_The exercise_.
Copy out all of the data exactly as it appears.

_Dataset section_.
━━━━━━━━━━━━━━━━
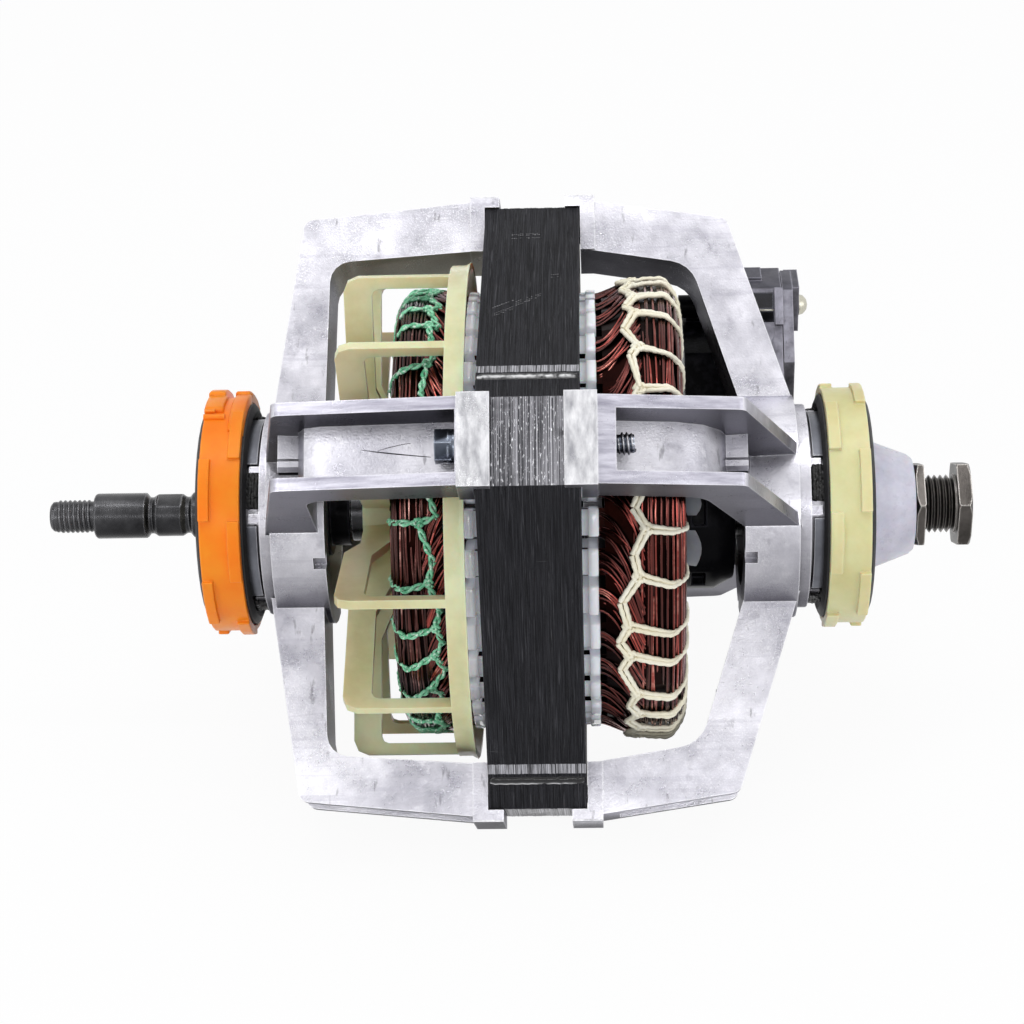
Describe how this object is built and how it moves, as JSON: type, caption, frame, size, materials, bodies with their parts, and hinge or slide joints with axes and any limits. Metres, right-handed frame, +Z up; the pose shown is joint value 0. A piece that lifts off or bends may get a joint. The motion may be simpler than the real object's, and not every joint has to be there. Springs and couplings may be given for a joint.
{
  "type": "dryer motor",
  "caption": "Open-frame electric motor with cast end frames, a stator between channel arms, cushion rings, a cage fan, a centrifugal switch, a belt pulley and a threaded shaft.",
  "frame": {"origin": "bottom centre of the bounding box, on the surface that the motor stands on", "axes": "+X along the shaft, from the threaded blower end to the pulley end; the switch is on the +Y side; +Z up"},
  "size_m": [0.256, 0.1412, 0.1411],
  "materials": {
    "cast_aluminium": "as die-cast, with sanded and machined places",
    "lamination_steel": "black varnish over stacked laminations",
    "bolt_steel": "plain steel",
    "copper": "dark red enamelled wire",
    "orange_plastic": "moulded, satin",
    "cream_plastic": "moulded, satin, pale yellow",
    "clear_nylon": "milky white nylon",
    "black_rubber": "matt",
    "sleeve_steel": "plain rolled steel",
    "shaft_steel": "black oxide, oiled",
    "pulley_steel": "dark turned steel",
    "bearing_bronze": "sintered bronze",
    "felt": "oiled felt",
    "black_plastic": "black moulding, low gloss",
    "zinc_steel": "zinc plated, faintly yellow",
    "brass": "stamped brass"
  },
  "bodies": {
    "frame": {"blower_end_frame": "cast_aluminium", "pulley_end_frame": "cast_aluminium", "stator_core": "lamination_steel", "stator_winding": "copper", "through_bolt_1": "bolt_steel", "through_bolt_2": "bolt_steel", "through_bolt_3": "bolt_steel", "through_bolt_4": "bolt_steel", "blower_ring_sleeve": "sleeve_steel", "blower_ring_cushion": "black_rubber", "blower_ring_band": "orange_plastic", "blower_bearing": "bearing_bronze", "blower_bearing_retainer": "zinc_steel", "blower_thrust_washer": "black_plastic", "blower_oil_wick": "felt", "pulley_ring_sleeve": "sleeve_steel", "pulley_ring_cushion": "black_rubber", "pulley_ring_band": "cream_plastic", "pulley_bearing": "bearing_bronze", "pulley_bearing_retainer": "zinc_steel", "pulley_thrust_washer": "black_plastic", "pulley_oil_wick": "felt", "blower_end_cap": "zinc_steel", "pulley_hub_cone": "clear_nylon", "switch_housing": "black_plastic", "terminal_block": "black_plastic", "switch_cover": "black_plastic", "lever_pin": "bolt_steel", "terminal_1": "brass", "terminal_2": "brass", "terminal_3": "brass", "terminal_4": "brass", "terminal_5": "brass", "switch_screw_upper": "zinc_steel", "switch_screw_lower": "zinc_steel"},
    "rotor": {"rotor_shaft": "shaft_steel", "rotor_core": "lamination_steel", "rotor_cage": "cast_aluminium", "cage_fan": "cream_plastic", "fan_collar": "black_plastic", "drive_pulley": "pulley_steel", "governor_base": "zinc_steel", "weight_pin_1": "bolt_steel", "weight_pin_2": "bolt_steel", "weight_spring_1": "bolt_steel", "weight_spring_2": "bolt_steel"},
    "spool": {"governor_spool": "black_plastic"},
    "weight_a": {"governor_weight_1": "zinc_steel"},
    "weight_b": {"governor_weight_2": "zinc_steel"},
    "lever": {"switch_lever": "brass"}
  },
  "joints": [
    {"name": "rotor_spin", "type": "hinge", "parent": "frame", "child": "rotor", "pos_m": [0.0082, 0, 0.07057], "axis": [1, 0, 0], "continuous": true},
    {"name": "spool_slide", "type": "slide", "parent": "rotor", "child": "spool", "axis": [-1, 0, 0], "range_m": [0, 0.004], "stiffness_N_per_m": 1500, "springref_m": -0.003},
    {"name": "weight_a_swing", "type": "hinge", "parent": "rotor", "child": "weight_a", "pos_m": [0.0338, 0, 0.08757], "axis": [0, -1, 0], "range_deg": [0, 20]},
    {"name": "weight_b_swing", "type": "hinge", "parent": "rotor", "child": "weight_b", "pos_m": [0.0338, 0, 0.05357], "axis": [0, 1, 0], "range_deg": [0, 20]},
    {"name": "lever_swing", "type": "hinge", "parent": "frame", "child": "lever", "pos_m": [0.0616, 0.036, 0.07057], "axis": [0, 0, -1], "range_deg": [0, 10]}
  ],
  "couplings": [
    {"joint": "weight_a_swing", "follows": "spool_slide", "rad_per_m": 82.5},
    {"joint": "weight_b_swing", "follows": "spool_slide", "rad_per_m": 82.5},
    {"joint": "lever_swing", "follows": "spool_slide", "rad_per_m": 40}
  ]
}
━━━━━━━━━━━━━━━━
_Exercise output_.
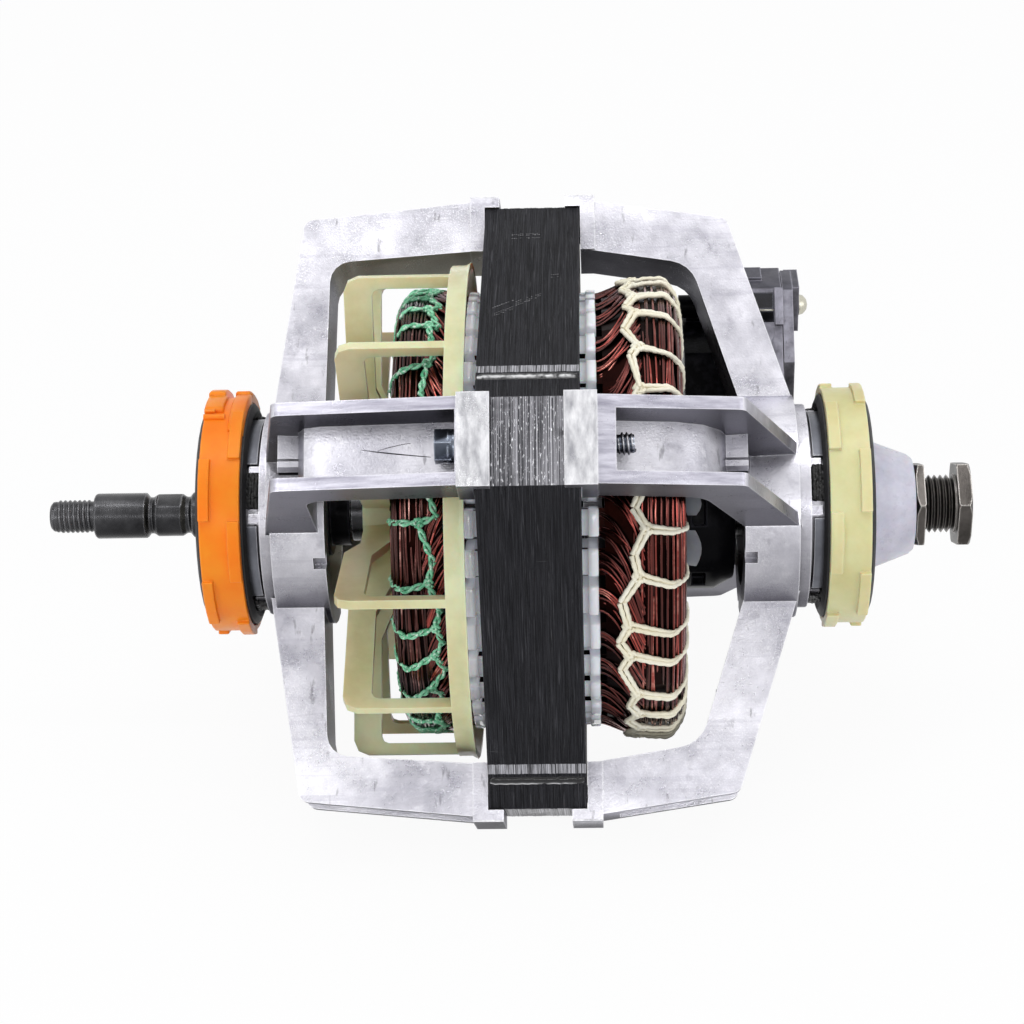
Describe how this object is built and how it moves, as JSON: type, caption, frame, size, materials, bodies with their parts, and hinge or slide joints with axes and any limits. Metres, right-handed frame, +Z up; the pose shown is joint value 0. A piece that lifts off or bends may get a joint. The motion may be simpler than the real object's, and not every joint has to be there. Springs and couplings may be given for a joint.
{
  "type": "dryer motor",
  "caption": "Open-frame electric motor with cast end frames, a stator between channel arms, cushion rings, a cage fan, a centrifugal switch, a belt pulley and a threaded shaft.",
  "frame": {"origin": "bottom centre of the bounding box, on the surface that the motor stands on", "axes": "+X along the shaft, from the threaded blower end to the pulley end; the switch is on the +Y side; +Z up"},
  "size_m": [0.256, 0.1412, 0.1411],
  "materials": {
    "cast_aluminium": "as die-cast, with sanded and machined places",
    "lamination_steel": "black varnish over stacked laminations",
    "bolt_steel": "plain steel",
    "copper": "dark red enamelled wire",
    "orange_plastic": "moulded, satin",
    "cream_plastic": "moulded, satin, pale yellow",
    "clear_nylon": "milky white nylon",
    "black_rubber": "matt",
    "sleeve_steel": "plain rolled steel",
    "shaft_steel": "black oxide, oiled",
    "pulley_steel": "dark turned steel",
    "bearing_bronze": "sintered bronze",
    "felt": "oiled felt",
    "black_plastic": "black moulding, low gloss",
    "zinc_steel": "zinc plated, faintly yellow",
    "brass": "stamped brass"
  },
  "bodies": {
    "frame": {"blower_end_frame": "cast_aluminium", "pulley_end_frame": "cast_aluminium", "stator_core": "lamination_steel", "stator_winding": "copper", "through_bolt_1": "bolt_steel", "through_bolt_2": "bolt_steel", "through_bolt_3": "bolt_steel", "through_bolt_4": "bolt_steel", "blower_ring_sleeve": "sleeve_steel", "blower_ring_cushion": "black_rubber", "blower_ring_band": "orange_plastic", "blower_bearing": "bearing_bronze", "blower_bearing_retainer": "zinc_steel", "blower_thrust_washer": "black_plastic", "blower_oil_wick": "felt", "pulley_ring_sleeve": "sleeve_steel", "pulley_ring_cushion": "black_rubber", "pulley_ring_band": "cream_plastic", "pulley_bearing": "bearing_bronze", "pulley_bearing_retainer": "zinc_steel", "pulley_thrust_washer": "black_plastic", "pulley_oil_wick": "felt", "blower_end_cap": "zinc_steel", "pulley_hub_cone": "clear_nylon", "switch_housing": "black_plastic", "terminal_block": "black_plastic", "switch_cover": "black_plastic", "lever_pin": "bolt_steel", "terminal_1": "brass", "terminal_2": "brass", "terminal_3": "brass", "terminal_4": "brass", "terminal_5": "brass", "switch_screw_upper": "zinc_steel", "switch_screw_lower": "zinc_steel"},
    "rotor": {"rotor_shaft": "shaft_steel", "rotor_core": "lamination_steel", "rotor_cage": "cast_aluminium", "cage_fan": "cream_plastic", "fan_collar": "black_plastic", "drive_pulley": "pulley_steel", "governor_base": "zinc_steel", "weight_pin_1": "bolt_steel", "weight_pin_2": "bolt_steel", "weight_spring_1": "bolt_steel", "weight_spring_2": "bolt_steel"},
    "spool": {"governor_spool": "black_plastic"},
    "weight_a": {"governor_weight_1": "zinc_steel"},
    "weight_b": {"governor_weight_2": "zinc_steel"},
    "lever": {"switch_lever": "brass"}
  },
  "joints": [
    {"name": "rotor_spin", "type": "hinge", "parent": "frame", "child": "rotor", "pos_m": [0.0082, 0, 0.07057], "axis": [1, 0, 0], "continuous": true},
    {"name": "spool_slide", "type": "slide", "parent": "rotor", "child": "spool", "axis": [-1, 0, 0], "range_m": [0, 0.004], "stiffness_N_per_m": 1500, "springref_m": -0.003},
    {"name": "weight_a_swing", "type": "hinge", "parent": "rotor", "child": "weight_a", "pos_m": [0.0338, 0, 0.08757], "axis": [0, -1, 0], "range_deg": [0, 20]},
    {"name": "weight_b_swing", "type": "hinge", "parent": "rotor", "child": "weight_b", "pos_m": [0.0338, 0, 0.05357], "axis": [0, 1, 0], "range_deg": [0, 20]},
    {"name": "lever_swing", "type": "hinge", "parent": "frame", "child": "lever", "pos_m": [0.0616, 0.036, 0.07057], "axis": [0, 0, -1], "range_deg": [0, 10]}
  ],
  "couplings": [
    {"joint": "weight_a_swing", "follows": "spool_slide", "rad_per_m": 82.5},
    {"joint": "weight_b_swing", "follows": "spool_slide", "rad_per_m": 82.5},
    {"joint": "lever_swing", "follows": "spool_slide", "rad_per_m": 40}
  ]
}